Água fria

Água fria

A água atravessa o trabalho de Miguel Moreira como um elemento simultaneamente poético e físico, simbólico e visceral. Não é decorativa, nem metafórica por conveniência: é matéria em estado de tensão e transformação. A água, em cena, goteja, inunda, pesa, limpa, desgasta. É corpo e é memória. Está nos gestos que escorrem, na palavra que se desfaz, na poética do exílio que permeia muitos dos seus espetáculos.

Se o corpo, no teatro de Miguel Moreira, é sempre um lugar de confronto — entre o sagrado e o grotesco, o animal e o político —, a água surge como um veículo desse confronto: ela dissolve fronteiras, desfaz a forma rígida, revela o fluxo subterrâneo das emoções, das histórias e dos fracassos.

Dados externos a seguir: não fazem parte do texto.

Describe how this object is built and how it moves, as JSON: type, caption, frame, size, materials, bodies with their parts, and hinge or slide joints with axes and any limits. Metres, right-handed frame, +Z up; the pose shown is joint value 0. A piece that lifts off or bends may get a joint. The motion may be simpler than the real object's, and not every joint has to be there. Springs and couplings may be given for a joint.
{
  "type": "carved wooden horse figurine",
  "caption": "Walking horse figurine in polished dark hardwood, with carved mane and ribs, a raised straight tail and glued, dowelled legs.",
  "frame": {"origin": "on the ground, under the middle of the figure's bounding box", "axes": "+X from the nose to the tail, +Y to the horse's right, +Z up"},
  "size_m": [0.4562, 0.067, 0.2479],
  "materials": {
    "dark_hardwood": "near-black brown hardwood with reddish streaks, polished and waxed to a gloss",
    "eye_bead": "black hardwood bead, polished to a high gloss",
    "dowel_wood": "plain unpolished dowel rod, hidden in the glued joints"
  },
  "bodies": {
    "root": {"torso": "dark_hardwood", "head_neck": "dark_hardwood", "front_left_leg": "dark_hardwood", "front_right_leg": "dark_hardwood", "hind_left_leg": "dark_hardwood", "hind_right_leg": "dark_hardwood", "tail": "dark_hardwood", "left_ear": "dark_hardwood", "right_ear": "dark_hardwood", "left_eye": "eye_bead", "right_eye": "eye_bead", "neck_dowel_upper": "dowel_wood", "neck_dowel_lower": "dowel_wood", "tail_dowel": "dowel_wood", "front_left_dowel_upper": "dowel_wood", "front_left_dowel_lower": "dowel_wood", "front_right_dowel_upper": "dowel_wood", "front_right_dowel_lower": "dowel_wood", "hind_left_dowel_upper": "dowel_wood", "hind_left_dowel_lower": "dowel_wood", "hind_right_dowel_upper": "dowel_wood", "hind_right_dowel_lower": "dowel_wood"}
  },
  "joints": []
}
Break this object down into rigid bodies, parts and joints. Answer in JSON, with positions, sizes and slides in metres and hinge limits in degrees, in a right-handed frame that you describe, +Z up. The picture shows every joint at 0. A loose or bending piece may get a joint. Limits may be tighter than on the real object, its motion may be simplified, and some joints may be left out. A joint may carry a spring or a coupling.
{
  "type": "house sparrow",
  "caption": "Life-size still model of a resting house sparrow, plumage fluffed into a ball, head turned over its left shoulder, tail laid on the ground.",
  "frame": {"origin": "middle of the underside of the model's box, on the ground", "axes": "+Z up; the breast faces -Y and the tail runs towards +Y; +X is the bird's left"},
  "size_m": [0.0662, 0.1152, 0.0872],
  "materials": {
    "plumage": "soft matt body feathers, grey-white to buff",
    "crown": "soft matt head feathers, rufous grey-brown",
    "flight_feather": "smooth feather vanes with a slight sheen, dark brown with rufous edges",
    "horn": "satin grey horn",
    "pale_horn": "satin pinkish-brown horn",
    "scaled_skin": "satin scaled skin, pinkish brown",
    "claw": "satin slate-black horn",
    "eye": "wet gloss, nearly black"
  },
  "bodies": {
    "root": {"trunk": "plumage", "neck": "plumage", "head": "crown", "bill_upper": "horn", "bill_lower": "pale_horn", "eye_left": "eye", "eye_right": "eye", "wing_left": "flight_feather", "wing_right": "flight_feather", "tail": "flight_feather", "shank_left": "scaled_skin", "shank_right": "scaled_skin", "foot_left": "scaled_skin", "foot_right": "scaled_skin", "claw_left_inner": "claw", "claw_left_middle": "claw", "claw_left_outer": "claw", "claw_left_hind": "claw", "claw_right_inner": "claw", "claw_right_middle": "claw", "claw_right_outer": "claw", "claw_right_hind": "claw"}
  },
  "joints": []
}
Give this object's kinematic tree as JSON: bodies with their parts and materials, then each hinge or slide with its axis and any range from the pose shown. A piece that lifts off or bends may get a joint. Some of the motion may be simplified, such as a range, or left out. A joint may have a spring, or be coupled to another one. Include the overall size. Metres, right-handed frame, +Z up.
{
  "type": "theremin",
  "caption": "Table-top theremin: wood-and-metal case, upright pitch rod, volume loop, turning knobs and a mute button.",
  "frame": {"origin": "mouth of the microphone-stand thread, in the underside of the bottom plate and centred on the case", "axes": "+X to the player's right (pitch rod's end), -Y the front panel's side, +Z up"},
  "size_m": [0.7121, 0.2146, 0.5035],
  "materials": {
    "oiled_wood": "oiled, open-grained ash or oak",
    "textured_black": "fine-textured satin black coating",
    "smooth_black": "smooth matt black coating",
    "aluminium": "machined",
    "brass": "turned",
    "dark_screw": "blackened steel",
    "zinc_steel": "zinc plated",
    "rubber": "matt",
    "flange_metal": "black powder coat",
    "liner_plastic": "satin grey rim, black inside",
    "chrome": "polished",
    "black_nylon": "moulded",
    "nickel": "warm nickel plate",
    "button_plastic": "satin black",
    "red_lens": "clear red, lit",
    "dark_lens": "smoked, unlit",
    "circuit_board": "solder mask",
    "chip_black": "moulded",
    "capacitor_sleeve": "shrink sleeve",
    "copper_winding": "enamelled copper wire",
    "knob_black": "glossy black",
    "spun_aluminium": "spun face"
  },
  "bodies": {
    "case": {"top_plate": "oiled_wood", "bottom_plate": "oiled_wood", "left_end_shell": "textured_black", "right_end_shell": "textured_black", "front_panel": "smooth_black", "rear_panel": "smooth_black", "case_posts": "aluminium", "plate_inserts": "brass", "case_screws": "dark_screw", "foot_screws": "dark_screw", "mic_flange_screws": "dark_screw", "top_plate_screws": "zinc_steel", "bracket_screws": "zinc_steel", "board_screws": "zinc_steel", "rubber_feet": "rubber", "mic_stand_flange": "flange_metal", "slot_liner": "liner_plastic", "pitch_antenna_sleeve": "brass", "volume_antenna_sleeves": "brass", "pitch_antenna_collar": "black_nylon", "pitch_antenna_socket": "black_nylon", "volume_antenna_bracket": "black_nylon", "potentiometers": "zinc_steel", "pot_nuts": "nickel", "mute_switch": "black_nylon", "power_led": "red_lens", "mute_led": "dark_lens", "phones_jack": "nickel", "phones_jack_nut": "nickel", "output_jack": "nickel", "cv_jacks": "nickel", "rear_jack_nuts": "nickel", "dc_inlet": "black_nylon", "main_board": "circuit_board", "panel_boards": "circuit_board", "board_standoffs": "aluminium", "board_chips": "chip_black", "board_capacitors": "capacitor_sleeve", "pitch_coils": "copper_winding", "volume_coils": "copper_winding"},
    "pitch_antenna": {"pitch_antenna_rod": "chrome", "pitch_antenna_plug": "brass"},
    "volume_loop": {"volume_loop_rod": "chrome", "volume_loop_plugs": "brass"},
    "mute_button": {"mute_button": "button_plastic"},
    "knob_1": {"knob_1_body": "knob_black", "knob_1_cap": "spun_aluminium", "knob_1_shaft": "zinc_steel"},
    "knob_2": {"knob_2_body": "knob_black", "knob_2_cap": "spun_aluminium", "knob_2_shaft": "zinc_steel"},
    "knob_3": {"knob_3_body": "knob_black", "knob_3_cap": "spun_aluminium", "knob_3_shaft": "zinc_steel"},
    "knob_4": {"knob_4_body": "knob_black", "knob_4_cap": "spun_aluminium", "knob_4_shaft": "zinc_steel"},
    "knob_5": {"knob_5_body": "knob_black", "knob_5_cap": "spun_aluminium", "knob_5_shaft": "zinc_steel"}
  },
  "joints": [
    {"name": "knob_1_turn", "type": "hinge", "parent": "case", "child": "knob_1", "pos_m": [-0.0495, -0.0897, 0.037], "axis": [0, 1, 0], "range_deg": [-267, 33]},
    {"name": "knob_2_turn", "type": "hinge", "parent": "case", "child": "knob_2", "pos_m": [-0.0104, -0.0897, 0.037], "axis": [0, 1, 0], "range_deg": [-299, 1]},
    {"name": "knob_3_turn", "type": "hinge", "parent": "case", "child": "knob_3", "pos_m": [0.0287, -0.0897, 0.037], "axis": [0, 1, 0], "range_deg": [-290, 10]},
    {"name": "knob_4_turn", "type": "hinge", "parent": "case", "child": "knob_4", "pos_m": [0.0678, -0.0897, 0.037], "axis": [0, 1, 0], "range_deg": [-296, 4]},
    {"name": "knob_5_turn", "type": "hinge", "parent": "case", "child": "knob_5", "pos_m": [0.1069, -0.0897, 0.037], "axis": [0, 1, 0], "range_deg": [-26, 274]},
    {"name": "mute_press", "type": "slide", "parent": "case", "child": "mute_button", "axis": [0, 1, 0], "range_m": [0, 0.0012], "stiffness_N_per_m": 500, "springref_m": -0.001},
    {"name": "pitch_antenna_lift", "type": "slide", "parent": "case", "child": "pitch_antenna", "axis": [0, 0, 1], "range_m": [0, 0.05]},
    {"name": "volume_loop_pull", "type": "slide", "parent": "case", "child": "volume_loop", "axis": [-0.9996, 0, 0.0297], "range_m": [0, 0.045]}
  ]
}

Há algo de profundamente ritualístico na forma como ela é usada — como se os espetáculos fossem uma travessia, uma purificação, uma submersão.

A água, em Miguel Moreira, não é apenas estética: é política. É o elemento da fragilidade, da adaptação, da resistência silenciosa. Num tempo de secura e rigidez institucional, a cena molhada de Miguel é um gesto de vida — líquida, escorrida, indomável.